I recommend you approach this in a structured way. Prepare a document that sets out all of the skills you can bring to the business, key decisions that need to be made and that will affect the future stability of the business as well as a list of reasons setting out why you should now be given greater control. Then arrange a formal meeting with your mum and dad present, having prepared them for the topic to be discussed in advance so there are no surprises.
Your father's biggest fear in letting go might be that sense of having run the business successfully over the last few decades and now being presented with a situation where he needs to stand back from that.
Of course, I am still sure you would welcome your parents' involvement in the business and this will be necessary for the next number of years as the transition takes place, however what you need now is the power to make decisions.
It might also be helpful, in a non-confrontational way, if you explain to your dad the problems associated with your not being allowed to make decisions are causing to the business. You must impress upon him the big risks this is creating for the business.
Right now, every business needs to be swift on its feet, decisive in its direction and nimble-footed.

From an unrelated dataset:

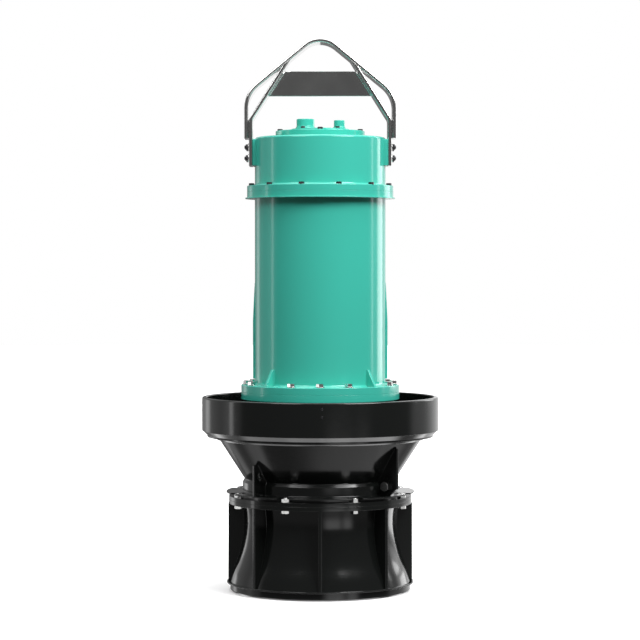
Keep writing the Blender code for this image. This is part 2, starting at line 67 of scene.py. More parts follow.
# Base ring and its lip. The bell stands on a plain turned ring of cast iron, chamfered at the floor.
# Black enamel is sprayed on the casting, so a fine orange peel and the skin of the iron show in it.
class Wire:
    """A shader socket. Arithmetic on it adds the Math nodes that work the sum out."""

    def __init__(self, tree, socket=None):
        self.tree = tree
        self.socket = socket

    def node(self, kind, sockets=None, settings=None, output=0):
        """Adds a node of any kind with its settings and sockets, and gives one of its outputs."""
        added = self.tree.nodes.new(kind)
        for name, value in (settings or {}).items():
            setattr(added, name, value)
        for name, value in (sockets or {}).items():
            if isinstance(value, Wire):
                self.tree.links.new(value.socket, added.inputs[name])
            else:
                added.inputs[name].default_value = value
        return Wire(self.tree, added.outputs[output])

    def math(self, operation, first, second=0.0):
        return self.node("ShaderNodeMath", {0: first, 1: second}, {"operation": operation})

    def noise(self, scale, detail=2.0):
        return self.node("ShaderNodeTexNoise", {"Vector": self, "Scale": scale, "Detail": detail})

    def blend(self, low, high):
        """From one colour to another as this value goes from 0 to 1."""
        sockets = {0: self, 6: (*low, 1), 7: (*high, 1)}
        return self.node("ShaderNodeMix", sockets, {"data_type": "RGBA"}, output=2)

    def feed(self, shader, socket):
        self.tree.links.new(self.socket, shader.inputs[socket])

    def __add__(self, other):
        return self.math("ADD", self, other)

    def __sub__(self, other):
        return self.math("SUBTRACT", self, other)

    def __rsub__(self, other):
        return self.math("SUBTRACT", other, self)

    def __mul__(self, other):
        return self.math("MULTIPLY", self, other)

    __radd__ = __add__
    __rmul__ = __mul__


def new_finish(name, metallic=0.0):
    """A material, its shader, and the wire of the place on the pump."""
    finish = bpy.data.materials.new(name)
    finish.use_nodes = True
    shader = finish.node_tree.nodes["Principled BSDF"]
    shader.inputs["Metallic"].default_value = metallic
    place = Wire(finish.node_tree).node("ShaderNodeTexCoord", output="Object")
    return finish, shader, place


def enamel(name, thin_coat, full_coat, gloss, skin_depth, peel_depth=1.4e-5):
    """Sprayed enamel on a casting. Depths are in metres."""
    finish, shader, place = new_finish(name)
    spray = place.noise(5.0, 3.0)
    skin = place.noise(46.0, 4.0)
    peel = place.noise(280.0)
    (spray * 0.7 + skin * 0.3).blend(thin_coat, full_coat).feed(shader, "Base Color")
    (gloss + spray * 0.10 + skin * 0.06 - 0.08).feed(shader, "Roughness")
    height = peel * peel_depth + skin * skin_depth
    place.node("ShaderNodeBump", {"Height": height}).feed(shader, "Normal")
    return finish


same_spot = 1e-6


def hang(name, bm, finish, slot, *nodes):
    """Closes a mesh, turns its faces out, and hangs it on the pump in place of these CAD nodes."""
    bmesh.ops.remove_doubles(bm, verts=bm.verts, dist=same_spot)
    bmesh.ops.recalc_face_normals(bm, faces=bm.faces)
    mesh = bpy.data.meshes.new(name)
    bm.to_mesh(mesh)
    bm.free()
    mesh.materials.append(finish)
    mesh.shade_smooth()
    mesh.set_sharp_from_angle(angle=math.radians(50))
    piece = bpy.data.objects.new(name, mesh)
    bpy.context.scene.collection.objects.link(piece)
    piece.modifiers.new("flat_faces_stay_flat", "WEIGHTED_NORMAL").keep_sharp = True
    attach(piece, "root")
    if nodes:
        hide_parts(*nodes)
    return piece


def turned(outline, sweep=360, steps=192):
    """An outline spun round the shaft. Each corner is its radius, its height and its rounding."""
    bm = bmesh.new()
    corners = [bm.verts.new((radius, 0, height)) for radius, height, _ in outline]
    for pair in zip(corners, corners[1:]):
        bm.edges.new(pair)
    if outline[0][0] > 0:
        bm.edges.new((corners[-1], corners[0]))
    for rounding in sorted({size for _, _, size in outline if size}):
        chosen = [corner for corner, (_, _, size) in zip(corners, outline) if size == rounding]
        bmesh.ops.bevel(
            bm, geom=chosen, offset=rounding, offset_type="OFFSET", affect="VERTICES",
            segments=3, profile=0.5, material=-1,
        )
    if sweep < 360:
        bmesh.ops.edgeloop_fill(bm, edges=bm.edges)
        spun = bm.faces[:]
    else:
        spun = bm.verts[:] + bm.edges[:]
    bmesh.ops.spin(
        bm, geom=spun, cent=(0, 0, 0), axis=(0, 0, 1), angle=math.radians(sweep),
        steps=steps, use_merge=sweep == 360,
    )
    return bm


black = enamel(
    "black_enamel", thin_coat=(0.0075, 0.0085, 0.0080), full_coat=(0.0050, 0.0058, 0.0054),
    gloss=0.13, skin_depth=4e-5,
)
base_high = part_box("base_ring")[1]
base_bore = 0.2860
floor_chamfer = 0.005
base_outline = [
    (base_bore, 0.0, 0.0010), (base_high.x - floor_chamfer, 0.0, 0.0010),
    (base_high.x, floor_chamfer, 0.0012), (base_high.x, base_high.z, 0.0006),
    (base_bore, base_high.z, 0.0006),
]
hang("standing_ring", turned(base_outline), black, "black_paint", "base_ring")
base_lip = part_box("bell_lip")[1]
base_lip_outline = [
    (base_bore, base_high.z, 0.0), (base_lip.x, base_high.z, 0.0014),
    (base_lip.x, base_lip.z, 0.0014), (base_bore, base_lip.z, 0.0),
]
hang("standing_lip", turned(base_lip_outline), black, "black_paint", "bell_lip")


# Suction bell. A cast iron funnel with an 8 mm wall, waisted under the flange, whose eight upright
# ribs are cast on with a fine fillet and stop flush with the flange.
bell_guide = [
    (0.2965, 0.0305), (0.2870, 0.0660), (0.2710, 0.1100), (0.2580, 0.1650),
    (0.2520, 0.2140), (0.2525, 0.2500), (0.2570, 0.2875),
]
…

For your company to be anything but this is creating unnecessary indecision.
My experience in Superquinn with my own family was that the most important thing we needed at all times was clarity with each other.
That eliminated any tension and avoided unnecessary distractions.
Question: You always seem to be very energised and motivated when I see you on TV, etc. What is the secret ingredient?
Feargal says: If I only knew, I would happily share it! Certainly I have always tried to do things that I was passionate about.
When working with my father in Red Island Holiday Camp, I really enjoyed meeting guests and making their stay pleasant and that allowed me to naturally deliver great service.
When I started Superquinn, I enjoyed the thrill of retailing and, in those early days, the excitement was all about bringing a new concept of self-service retailing to consumers. In later years, it was perfecting that model in fresh foods and customer service that gave me great joy. It's also about challenge. The challenge of trying to be the best at what you do; helping others; and the challenge of succeeding in your personal life.
And attitude. I always find myself trying to look towards solutions and not problems.